Lisa and I saw Skyfall on Thanksgiving. I found it a mixed bag, though entertaining enough: Great character work (for the most part), good action sequences, occasionally muddy plotting, and a number of storytelling choices I just didn’t agree with. Lisa says it felt more like a Bourne movie than a Bond movie, which is fine if you make it work, but they didn’t, quite. Part of the problem, she thought, is that the filmmakers insist on keeping certain Bond tropes—notably, the womanizing—even when they don’t really fit.

Thoughts:

* Great opening. Bond crawling off to mope because he’s miffed at M is classic.

* The Bond/M relationship is one of the best things about the Craig Bond films so far, so I was sorry to see her go. Lisa suggests, and I agree, that the ending would have been stronger if they’d let M kill Silva. Even better if they’d figured out a way to reprise the opening and have M risk killing Bond in order to get the bad guy.

* I’m apparently in the minority in having really liked Quantum of Solace. One of the things I was looking forward to in Skyfall was seeing where they’d go next with the Quantum organization, so I was disappointed when they decided to just drop it. Hopefully that’s temporary, and we’ll get a chance to see an updated take on Ernst Stavro Blofeld in the next movie.

* Ben Whishaw’s Q is awesome. No surprise there.

* I liked Javier Bardem’s Flaming Big Bad, although part of that is just me being impressed by a great actor taking a role that could have been a horribly offensive stereotype and somehow making it work. And though the character was fine, the Rube Goldberg plotting got a little strained. I’m cool with villainous schemes that don’t make sense, but the trick is keeping things moving so that the audience doesn’t have time to care about the plot holes. There was a point when Bond and Silva were running around the subway tunnels when my disbelief de-suspended and I found myself asking, “If he wanted to come to London and mess with M, why didn’t he just buy a plane ticket? Why all this needless complication with getting himself captured? And how the hell could he know that train would be coming right when he needed to drop something on Bond’s head?”

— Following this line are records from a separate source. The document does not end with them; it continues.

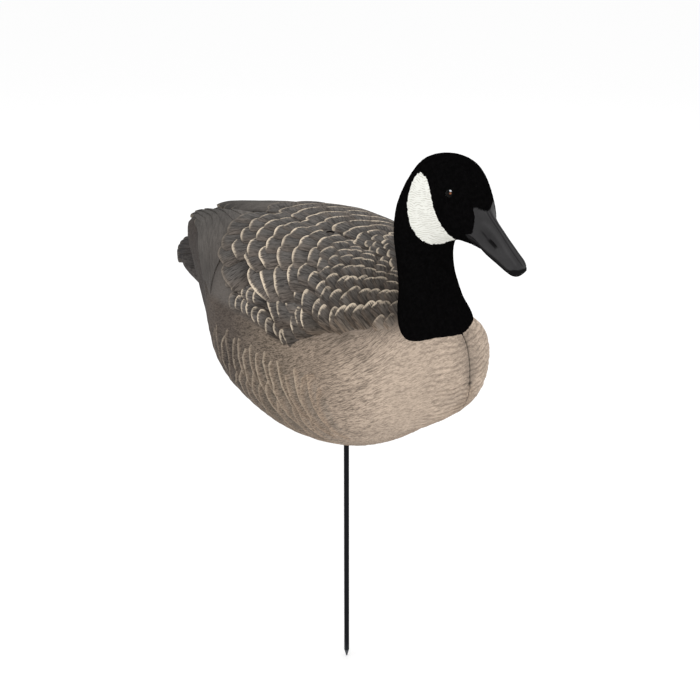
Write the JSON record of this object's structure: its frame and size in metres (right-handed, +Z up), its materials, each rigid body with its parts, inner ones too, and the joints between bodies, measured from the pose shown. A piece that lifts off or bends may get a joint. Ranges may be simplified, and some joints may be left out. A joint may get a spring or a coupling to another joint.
{
  "type": "goose field decoy",
  "caption": "Goose decoy with folded wings, carved feathers, black neck and head with white cheeks, standing on a pointed ground stake.",
  "frame": {"origin": "the point of the stake, on the stake's axis", "axes": "+Z up along the stake, +X towards the bill, +Y to the goose's left; the whole is symmetric about the plane y = 0"},
  "size_m": [0.538, 0.2924, 0.7274],
  "materials": {
    "painted_body": "matte painted feathers, grey-brown with cream edges, paler on breast and flank",
    "flocked_head": "short black flock on head and neck, off-white cheek patch, satin charcoal bill",
    "eye": "glossy very dark brown",
    "stake_rod": "dark grey satin coating"
  },
  "bodies": {
    "root": {"body": "painted_body", "head_and_neck": "flocked_head", "eye_left": "eye", "eye_right": "eye", "stake": "stake_rod"}
  },
  "joints": []
}
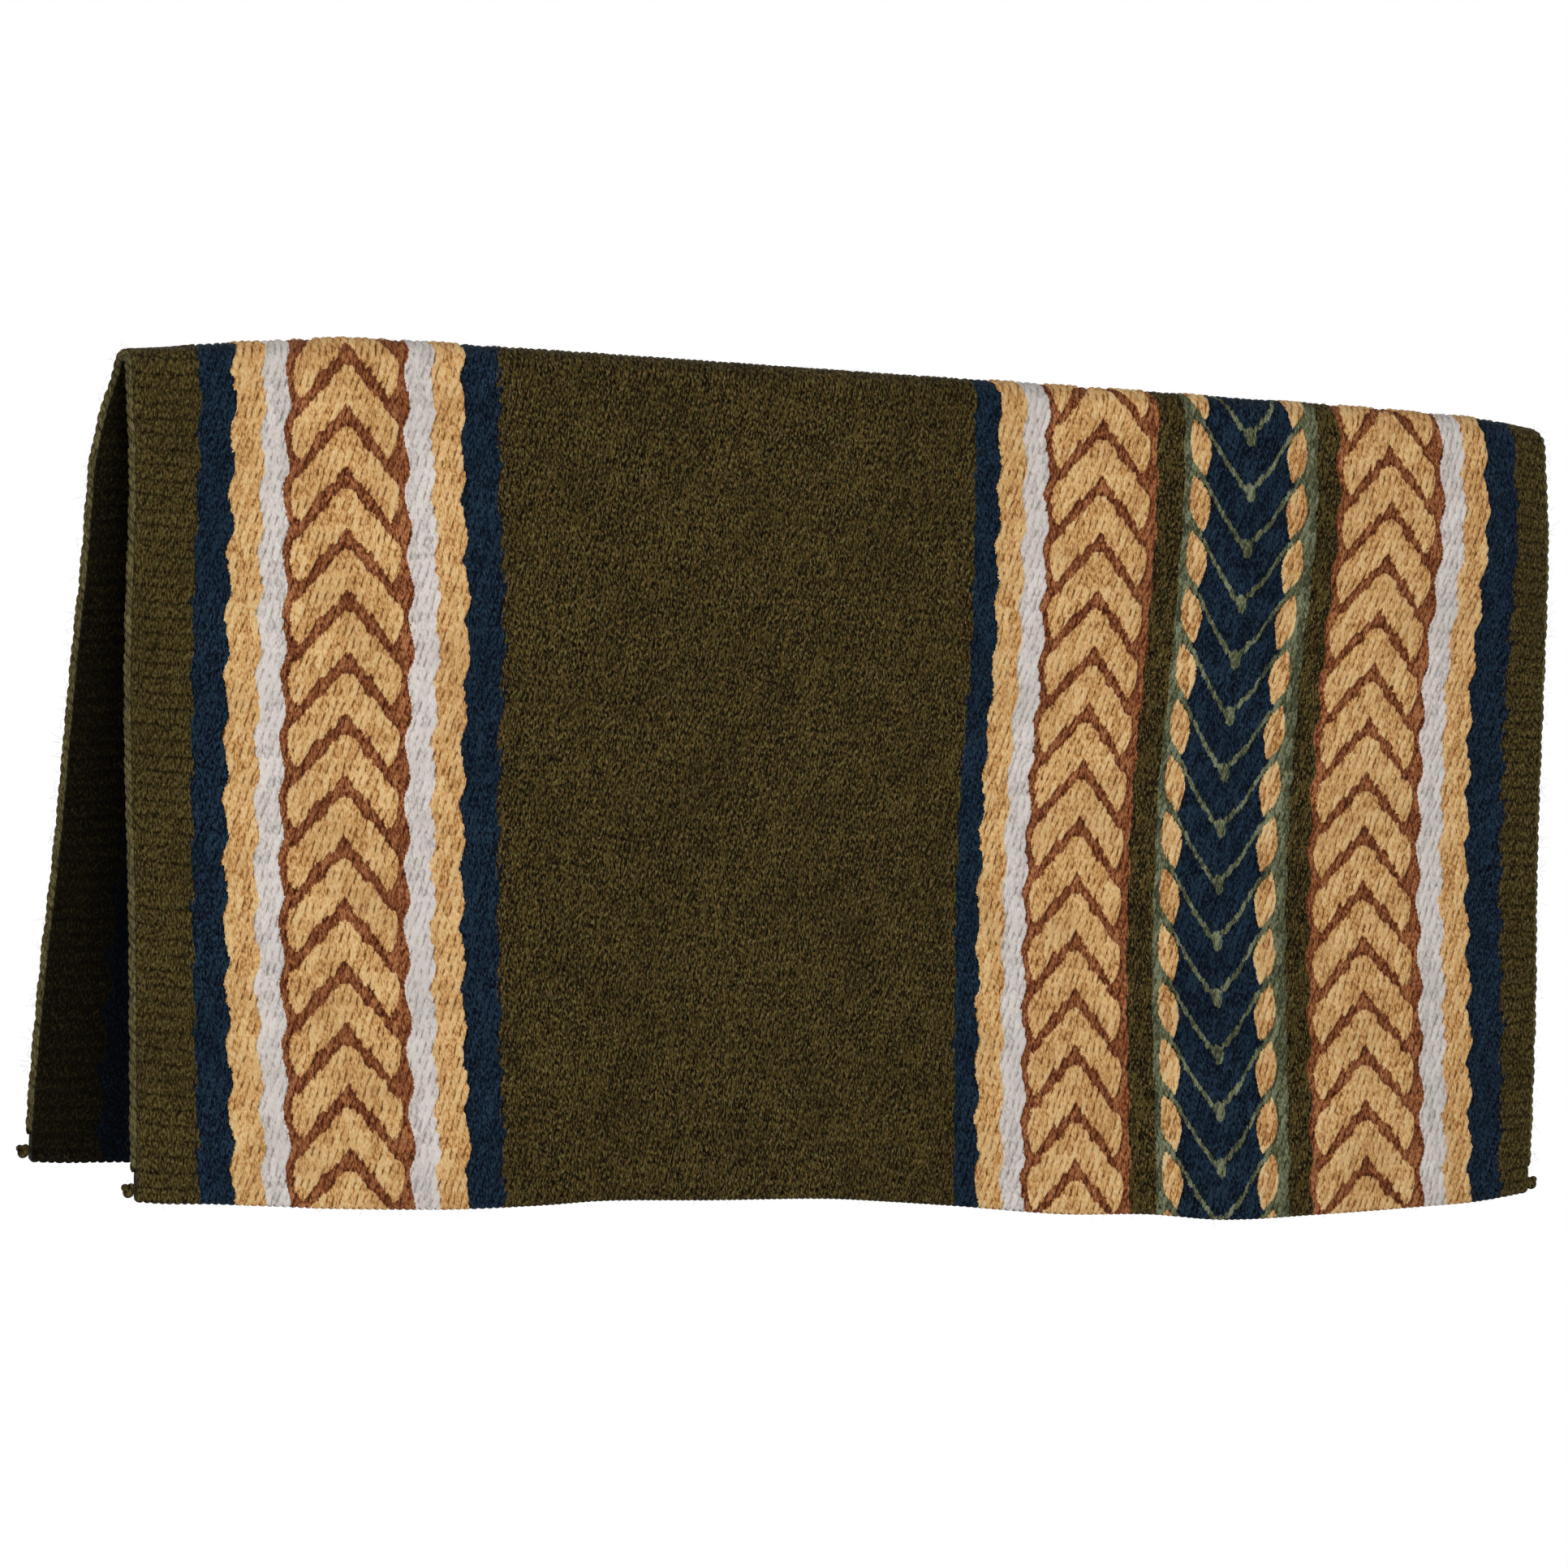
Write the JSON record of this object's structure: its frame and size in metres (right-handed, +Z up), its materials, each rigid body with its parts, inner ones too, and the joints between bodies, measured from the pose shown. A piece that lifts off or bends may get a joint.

* Related to the above, the whole public inquiry scene fell flat for me. The problem is that Judy Dench is defending an absurdity: the idea that James Bond-style spy antics represent a rational national intelligence strategy. They don’t, of course, any more than Silva’s schemes make sense. Having Dench argue that they do is like bringing on a doctor to explain how you really can survive falling hundreds of feet from a train trestle after being shot with a sniper rifle. If you feel you have to make that case, you’re in the wrong movie.

* I’m torn on the character of Moneypenny. If I think of her as a kick-ass field agent who decided to become a secretary because she made one little mistake, she’s a disappointment. But if I think of her as Moneypenny—a woman who in previous incarnations was never anything but a secretary—with a surprising new backstory as a kick-ass field agent, that actually becomes kind of cool, especially if her field agent days aren’t over. I think the way I would have gone with this would be to find some way of combining the secretary and field agent roles from the start, rather than suggesting she’d gone behind a desk because she couldn’t cut it in the field. As it is, the revelation that she’s more rather than less than we’d expected comes too late in the film.

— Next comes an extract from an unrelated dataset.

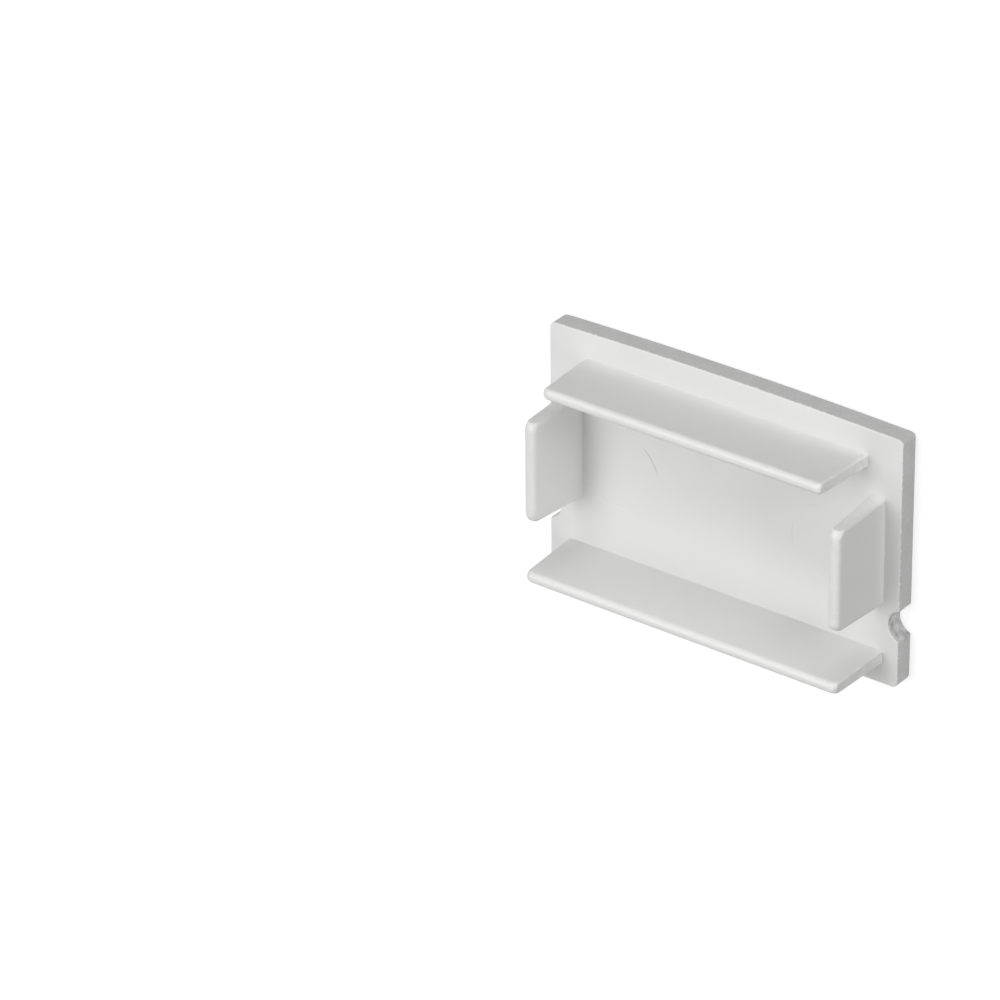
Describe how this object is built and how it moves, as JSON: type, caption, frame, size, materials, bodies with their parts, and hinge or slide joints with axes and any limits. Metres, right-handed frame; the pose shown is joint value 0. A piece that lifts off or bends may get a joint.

* With the exception of the nameless Turkish gal he hooks up with early in Skyfall, every woman Craig’s Bond sleeps with ends up dying in a particularly gruesome fashion. There are valid storytelling reasons for doing this. In a “gritty” action film, supporting characters are going to die in horrible ways, and it makes sense to pick on people the hero cares about. And nothing demonstrates how evil the bad guy really is than having him sadistically murder the good guy’s family/lover/best friend/dog. And yes, these are cliches, but if you don’t like those, what are you doing buying tickets to the 23rd film in a franchise?

That being said, I like stories that have the guts to do things differently. My favorite part of Quantum of Solace was Bond’s relationship with Camille. A more typical Bond film would have had the two of them fall into bed together as a matter of course (and would probably have had Bond kill the general for her, rather than letting her take her own revenge); instead, Quantum keeps their relationship professional, except for that wonderfully awkward goodbye kiss.

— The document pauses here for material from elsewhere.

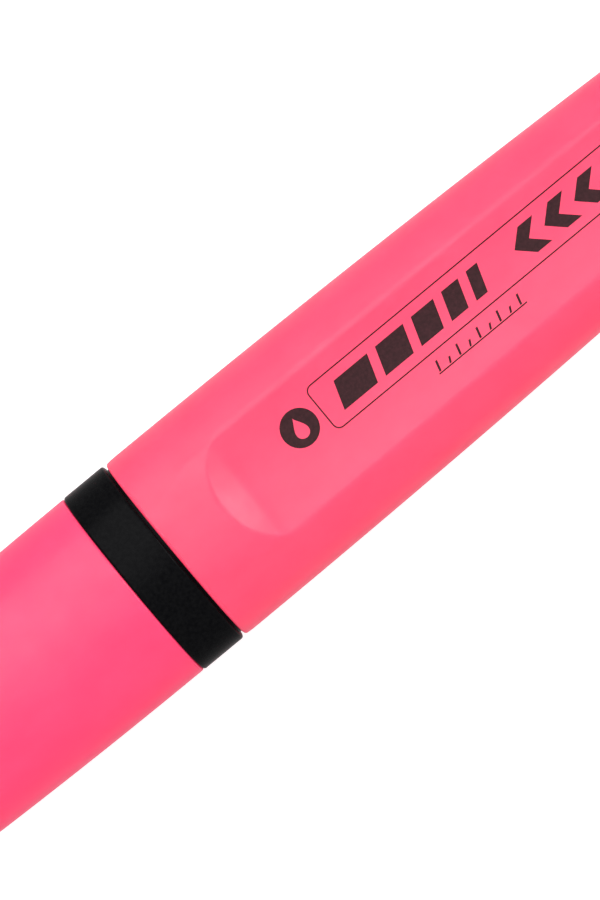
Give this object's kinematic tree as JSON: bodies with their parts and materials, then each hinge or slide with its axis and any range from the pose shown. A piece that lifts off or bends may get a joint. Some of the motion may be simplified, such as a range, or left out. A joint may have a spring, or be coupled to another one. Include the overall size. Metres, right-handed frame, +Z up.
{
  "type": "highlighter pen",
  "caption": "Flat oval highlighter with a pull-off cap, a black collar, a flared black nose and a slanted chisel nib, capped and lying on its face.",
  "frame": {"origin": "middle of the bounding box of the capped pen, on the surface it lies on", "axes": "+X along the pen from the tail to the cap, +Y across its width, +Z up out of the printed face"},
  "size_m": [0.116, 0.025, 0.016],
  "materials": {
    "body_pink": "satin",
    "cap_pink": "satin",
    "collar_black": "fine matt texture",
    "nose_black": "polished",
    "nib_fibre": "bonded fibre, wet with ink",
    "ink_fibre": "loose fibre bundle, soaked with ink",
    "film": "thin wrapping film",
    "seal_white": "natural white"
  },
  "bodies": {
    "pen": {"barrel": "body_pink", "tail_plug": "body_pink", "collar": "collar_black", "nib_holder": "nose_black", "nib": "nib_fibre", "reservoir_fibre": "ink_fibre", "reservoir_film": "film"},
    "cap": {"cap_shell": "cap_pink", "inner_cap": "seal_white"}
  },
  "joints": [
    {"name": "cap_pull", "type": "slide", "parent": "pen", "child": "cap", "axis": [1, 0, 0], "range_m": [0, 0.04]}
  ]
}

Skyfall goes the other way, giving us Sévérine, a former child sex slave now in thrall to Silva. Bond offers to free her from bondage if she’ll tell him where her boss is hiding, and she accepts. A little while later, Bond shows up on her boat, catches her in the shower, and without so much as a hello strips off his clothes and joins her. Whereupon Lisa and I looked at each other in the theater and said, “Really?” Because walking in naked on a woman you’ve just met is a risky move under the best of circumstances, but when the woman in question is a sex slave, it’s just twelve kinds of wrong. More to the point, it’s twelve kinds of wrong that aren’t consistent with the character Craig is playing. The Connery Bond, sure, but Craig’s Bond, despite fronting misogyny when he’s feeling wounded, isn’t a rapist. The only way that shower scene makes sense is if you’re following a studio mandate that says he’s got to have sex with at least one named Bond girl per film, and Moneypenny’s off the table because she’s a special case.

* …and then, Silva shoots her in the head. I get it; he’s evil. Also, Bond is off his game, can’t shoot straight, and so can’t save her by winning the William Tell game. Oh, the humanity! Except it’s not true: Right after Silva kills her, Bond reverts to form and wipes out Silva’s henchmen. I imagine the filmmakers would argue that it was the shock of Sévérine’s death that allowed Bond to do what he did, but I just felt like I was being messed with.

* So Bond had a Batman childhood. In Scotland. Interesting, and it kind of works. I did like the showdown at the old country estate. And I liked Albert Finney’s loyal old butler gamekeeper, although Lisa makes another good point: Silva should have killed him at the chapel. Silva’s evil, remember, so why would he spare the life of an old man who was impinging on his alone time with Mom? The answer, probably, is that the filmmakers didn’t think the audience would like seeing the nice old man get shot. Which is fine, but then how about applying some of that sentimentality to Sévérine?

* I am curious to see where they go from here. Craig’s Bond is still my favorite so I hope he sticks around for at least one more film. (Though the rumors that Idris Elba may be next in line are intriguing.)

1 thought on “Skyfall”

  1. Matt, you kind of spoiled it for me… I agree with some of your comments, doubtlessly. But the spell has vanished 🙁
    To make up for this, I will need to read a new novel VERY SOON!!!